▶ [DATASET SECTION]

## start

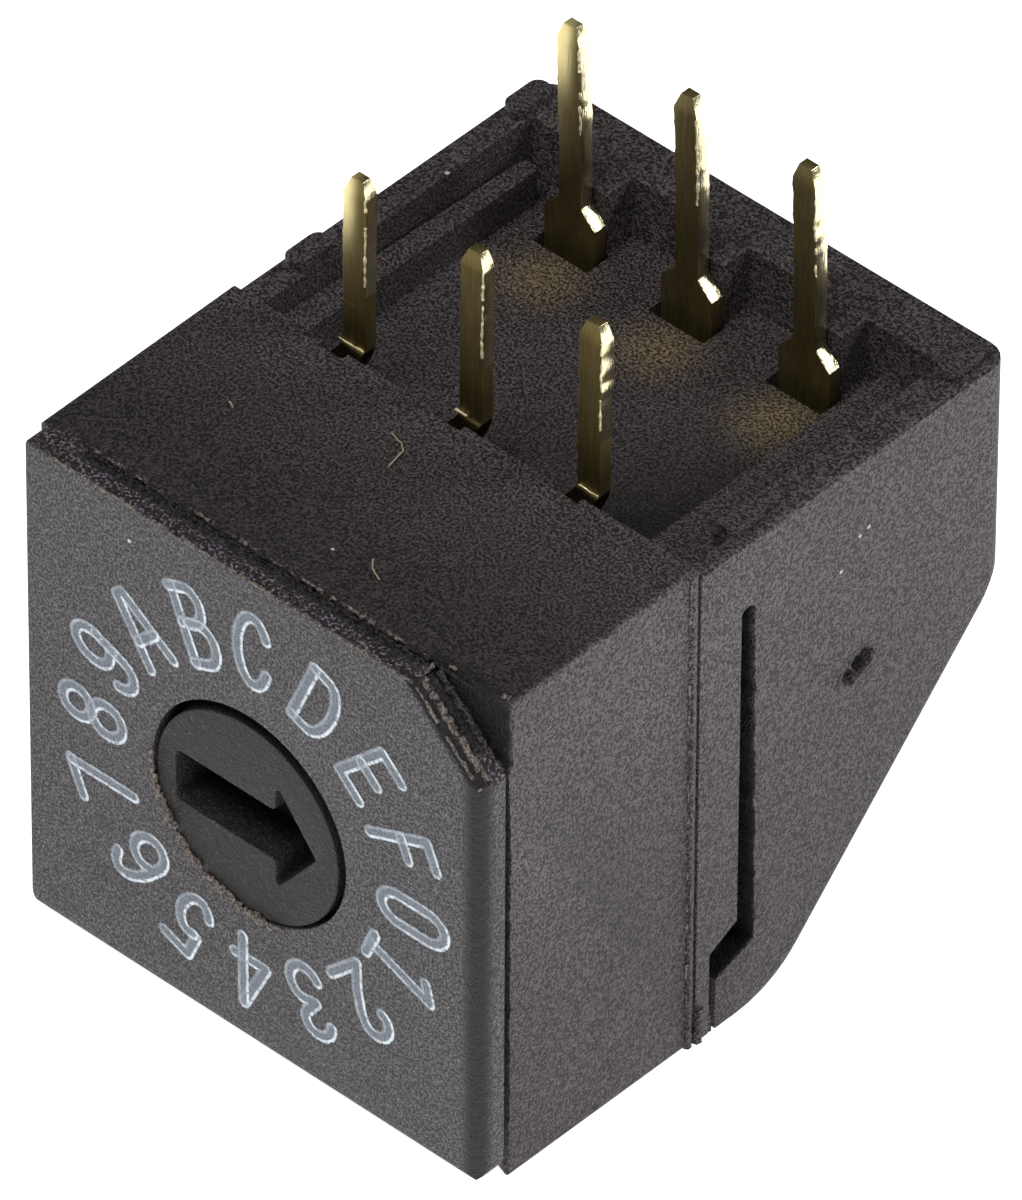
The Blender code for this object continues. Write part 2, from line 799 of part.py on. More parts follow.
def rear_lead(start):
    """From the base back through the carrier, then up through the floor to the tip."""
    half = PIN_WIDTH / 2
    thin = PIN_THICKNESS / 2
    rear = rear_row_depth()
    path = [(lead_depth(), start)]
    if start < rear_lead_height() - LEAD_BEND:
        path.append((lead_depth(), rear_lead_height() - LEAD_BEND))
        bend(path, (lead_depth() + LEAD_BEND, rear_lead_height() - LEAD_BEND), math.pi, -math.pi / 2)
    path.append((rear - LEAD_BEND, rear_lead_height()))
    bend(path, (rear - LEAD_BEND, rear_lead_height() + LEAD_BEND), -math.pi / 2, math.pi / 2)
    plain = [(depth, height, half, thin) for depth, height in path]
    wide = SHOULDER_WIDTH / 2
    step = wide - half
    top = floor_height() + SHOULDER_RISE
    bottom = floor_height() - SHOULDER_DEPTH
    shoulder = [
        (rear, bottom, half, thin),
        (rear, bottom + step, wide, thin),
        (rear, top - step, wide, thin),
        (rear, top, half, thin),
    ]
    return plain + shoulder + pin_top(rear)


def make_terminals(finish):
    made = []
    grip = RING_THICKNESS / 2
    for name, (column, row, number) in lead_starts().items():
        terminal = make_ring(name, number, finish)
        x, z = riser_place(column, row, number)
        riser = RING_WIDTH / 2
        depths = (ring_front() + grip, lead_depth())
        add(terminal, block("riser", (x - riser, x + riser), depths, (z - riser, z + riser)))
        if row == "front":
            add(terminal, strip("lead", pin_x(column), front_lead(z - riser)))
        else:
            sides = sorted((x, pin_x(column)))
            depths = (lead_depth() - PIN_THICKNESS / 2, lead_depth() + PIN_THICKNESS / 2)
            add(terminal, block("jog", tuple(sides), depths, (z - riser, z + riser)))
            add(terminal, strip("lead", pin_x(column), rear_lead(z - riser)))
        if number == 0:
            add(terminal, strip("second_lead", pin_x(column), rear_lead(rear_lead_height())))
        made.append(terminal)
    return made


def cover_rear_profile():
    """Rear outline of the cover from the base up, as (depth, height) points."""
    top_of_slope = (COVER_REAR - BASE_LENGTH) * math.tan(BACK_SLOPE)
    corners = [
        (BODY_REAR, 0.0, 0.0),
        (BASE_LENGTH, 0.0, BASE_BEND),
        (COVER_REAR, top_of_slope, BACK_BEND),
        (COVER_REAR, rim_height(), 0.0),
        (BODY_REAR, rim_height(), 0.0),
    ]
    return rounded_outline(corners)[1:-1]


def make_cover_shell(finish):
    front = BODY_REAR + SEAT_GAP
    left = COVER_OFFSET - BODY_WIDTH / 2
    right = COVER_OFFSET + BODY_WIDTH / 2
    rows = []
    for rear, height in cover_rear_profile():
        corners = [
            (left, front, 0.0),
            (right, front, 0.0),
            (right, rear, COVER_CORNER),
            (left, rear, COVER_CORNER),
        ]
        rows.append([(x, y, height) for x, y in rounded_outline(corners)])
    return loft("rear_cover", rows, finish)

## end

Restate word for word only the lines running from the beginning of the data to the line holding "return plain + shoulder + pin_top(rear)", both included.

▶ [OUTPUT BELOW]
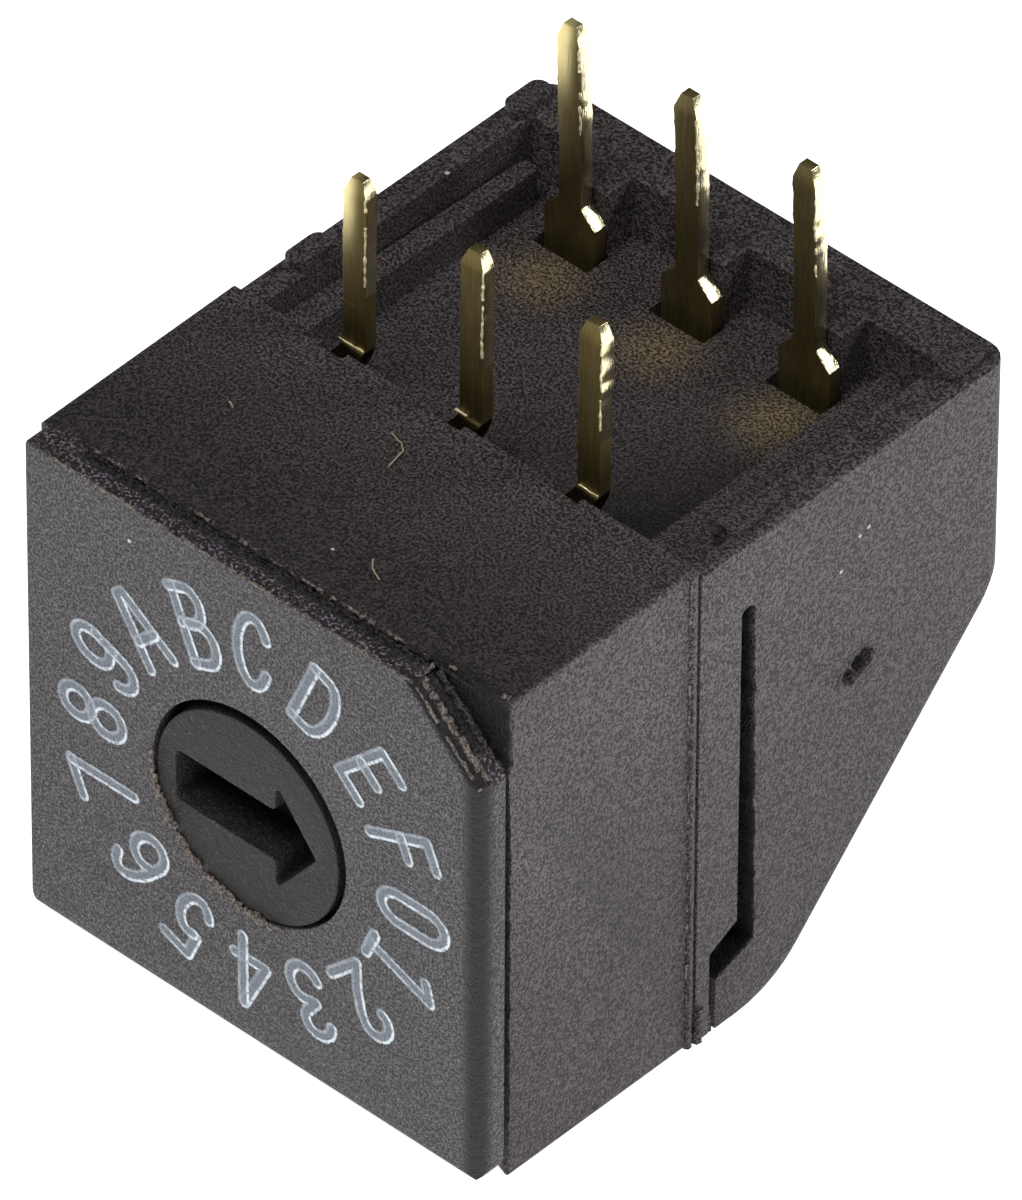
The Blender code for this object continues. Write part 2, from line 799 of part.py on. More parts follow.
def rear_lead(start):
    """From the base back through the carrier, then up through the floor to the tip."""
    half = PIN_WIDTH / 2
    thin = PIN_THICKNESS / 2
    rear = rear_row_depth()
    path = [(lead_depth(), start)]
    if start < rear_lead_height() - LEAD_BEND:
        path.append((lead_depth(), rear_lead_height() - LEAD_BEND))
        bend(path, (lead_depth() + LEAD_BEND, rear_lead_height() - LEAD_BEND), math.pi, -math.pi / 2)
    path.append((rear - LEAD_BEND, rear_lead_height()))
    bend(path, (rear - LEAD_BEND, rear_lead_height() + LEAD_BEND), -math.pi / 2, math.pi / 2)
    plain = [(depth, height, half, thin) for depth, height in path]
    wide = SHOULDER_WIDTH / 2
    step = wide - half
    top = floor_height() + SHOULDER_RISE
    bottom = floor_height() - SHOULDER_DEPTH
    shoulder = [
        (rear, bottom, half, thin),
        (rear, bottom + step, wide, thin),
        (rear, top - step, wide, thin),
        (rear, top, half, thin),
    ]
    return plain + shoulder + pin_top(rear)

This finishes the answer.